Golan et Globus paient Stallone la somme record de 13 millions de dollars pour jouer dans Over the Top – un mélo lacrymal et anachronique incapable de rivaliser avec Rocky et Rambo et produisent le catastrophique Superman IV qui creusera leur tombe. Après les résultats eux aussi décevant des Maitres de l’univers la Cannon est en liquidation. Lorsque l’escroc italien Giancarlo Paretti en 1989 rachète la Cannon pour 200 millions de dollars – épisode mieux raconté dans le doc de Medalia – les deux cousins se séparent avec perte et fracas, et Golan part fonder une nouvelle compagnie, 21st Century, sombrant dans une déchéance pathétique.

Electric Boogaloo est assez bref sur la triste fin de la Cannon.

Dossier à charge insistant sur la vulgarité et les pratiques douteuses des deux cousins, le documentaire de Mark Hartley leur concède quand même leur enthousiasme sans borne et leur sincère passion pour le cinéma. Un enthousiasme – notamment de la part de Golan – souvient assimilé à de la démence, lorsque ce dernier essaie de faire signer un contrat à un orang outang puis le remplace par un nain dans un costume lorsque l’animal frappe son jeune partenaire humain sur le tournage du fort oublié et totalement improbable Mon aventure africaine en 1988…

Et une passion qui ne va pas sans naïveté ni incompétence. La multitude d’anecdotes sur l’extravagant Golan est drôle mais elle ne le montre pas vraiment à son avantage, contrairement à l’émouvant portrait d’un homme aux rêves plus grands que nature dressé par Medalia dans Go-Go Boys… Le point de vue du documentaire israélien sur ces deux enfants du pays partis à la conquête de Hollywood est fondamentalement plus tendre que le ton sarcastique de l’Australien.

Electric Boogaloo se termine sur une comparaison pertinente entre Cannon et l’actuel studio indépendant Nu Image dirigé par Avi Lerner, un autre israélien et ancien de la Cannon qui a repris certains principes de la Cannon au sein de sa compagnie – mauvais goût et opportunisme compris.

Electric Boogaloo offre enfin le privilège de découvrir à quoi ressemblent aujourd’hui Bo Derek, Sybil Danning, Molly Ringwald et Lauren Landon, identifiées uniquement grâce à leur nom écrit au bas de l’image.

 

Parce que la Cannon ce fut aussi, au milieu d’une flopée de films invraisemblables, pas mal de fleurons du cinéma bis des années 80 et quelques mémorables bandes d’action décomplexées, voici notre top ten Cannon personnel, en dehors des films d’auteurs comme Runaway Train, Barfly, Torrents d’amour (Cassavetes) et King Lear (Godard).

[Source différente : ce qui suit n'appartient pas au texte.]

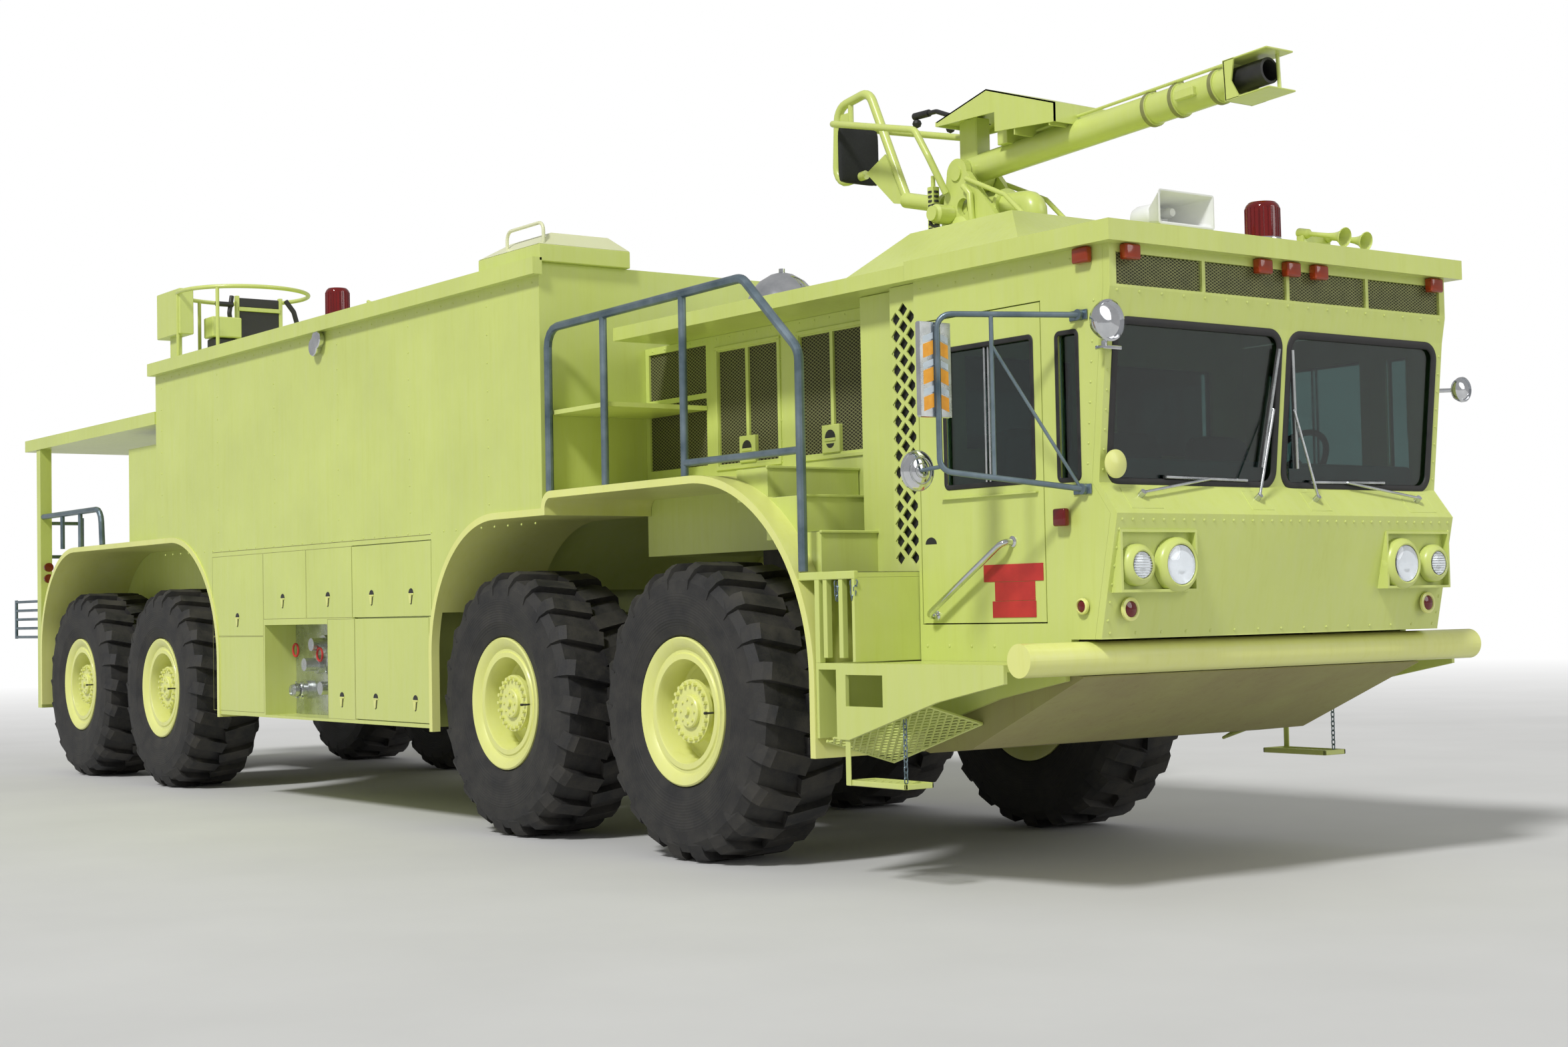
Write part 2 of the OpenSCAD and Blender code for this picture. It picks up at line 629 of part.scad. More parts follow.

Ninja III - The Domination

Ninja III – The Domination

1 – Ninja III – The Domination de Sam Firstenberg

2 – Massacre à la tronçonneuse 2 de Tobe Hooper

3 – Invasion USA de Joseph Zito

4 – Delta Force de Menahem Golan

5 – Over the Top de Menahem Golan

6 – Kinjite, sujets tabous de Jack Lee Thompson

7 – Le Justicier de minuit de Jack Lee Thompson

8 – Ultime Violence de Sam Firstenberg

9 – Lifeforce de Tobe Hooper

10 – Paiement cash de John Frankenheimer

 

En hommage à Menahem Golan, décédé le 8 août 2014.